American sports analyst (born 1996)

Nick Olczyk (/ˈoʊltʃᵻk/; born October 4, 1996) is an American sports analyst for the Utah Mammoth. He previously worked as a broadcaster for the Seattle Kraken, the Chicago Blackhawks, and the Indy Fuel, the Blackhawks' minor-league affiliate.

==College playing career==

Olczyk played forward on the Colorado College Tigers men's ice hockey team, appearing in 17 games in two seasons. Citing his lack of ice time and the school's lack of a communications department, he left the school in 2019 to pursue professional experience in broadcasting.

==Chicago Blackhawks/Indy Fuel==

After leaving college, Olczyk became a broadcaster for the Indy Fuel of the ECHL, a minor-league affiliate of the Chicago Blackhawks. Andrew Smith, the Fuel's play-by-play analyst and Olczyk's broadcast partner, said that Olczyk was an "NHL-quality analyst" and predicted that he would work for a major league team "sooner rather than later." On April 9, 2021, Olczyk and his father Eddie Olczyk, a Blackhawks broadcaster at the time, called the Fuel's game against the Fort Wayne Komets. It was the first time the Fuel had used a three-man broadcast booth.

In addition to his duties as a Fuel broadcaster, Olczyk worked as an associate producer for NBC Sports Chicago and for NHL on TNT broadcasts. He worked at NBC Sports's Stamford, Connecticut facility, producing coverage of the 2020 Summer Olympics and the 2022 Winter Olympics.
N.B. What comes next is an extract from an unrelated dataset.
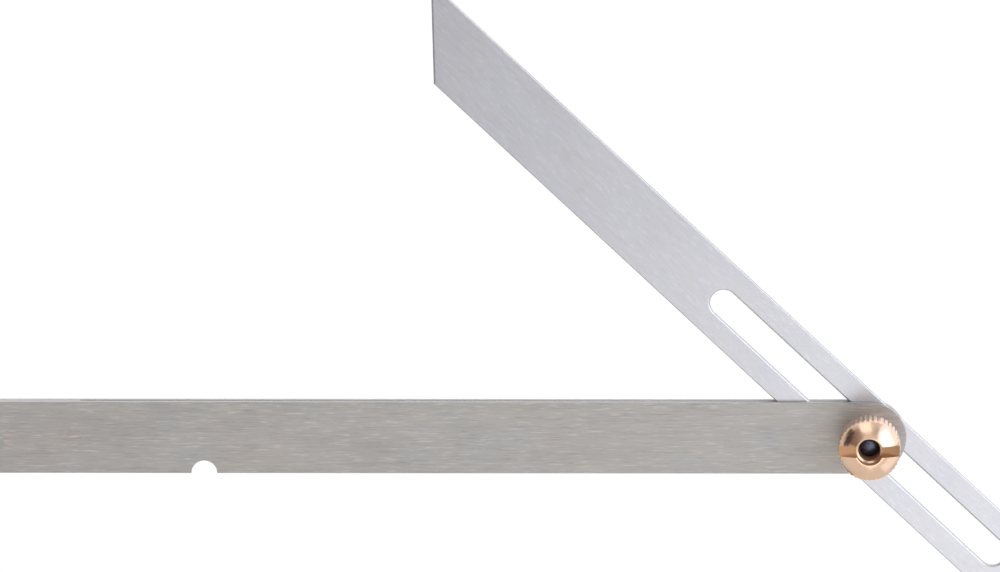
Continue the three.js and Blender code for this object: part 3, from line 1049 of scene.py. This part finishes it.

Olczyk was a fill-in radio analyst for the Blackhawks during the 2021–22 season, making his debut on a November 9, 2021 game against the Pittsburgh Penguins. On January 22, 2022, Olczyk made his NHL television debut on NBC Sports Chicago, filling in for his father during a game against the Minnesota Wild, due to his father's illness shortly before the broadcast began. He also called the game on January 24 against the Colorado Avalanche, telling Pat Foley on-air before the game, "The good news is Pat, you still have an Olczyk, just a little younger and a tad better looking."

==Seattle Kraken==
On August 16, 2022, the Seattle Kraken announced that they had hired Olczyk and rehired Alison Lukan for their broadcast team. Both are expected to contribute to television and radio broadcasts and to the team's mobile app content.

==Utah Mammoth==
On September 4, 2024, Olczyk and Dominic Moore were announced as television analysts for the inaugural season of the Utah Mammoth on KUPX-TV.

==Personal life==

Nick's father, Eddie Olczyk, is a former ice hockey player and a broadcaster for the Seattle Kraken. His uncle, Rick Olczyk, is the Kraken's assistant general manager. His brother, Eddie III, is an amateur scout for the Kraken.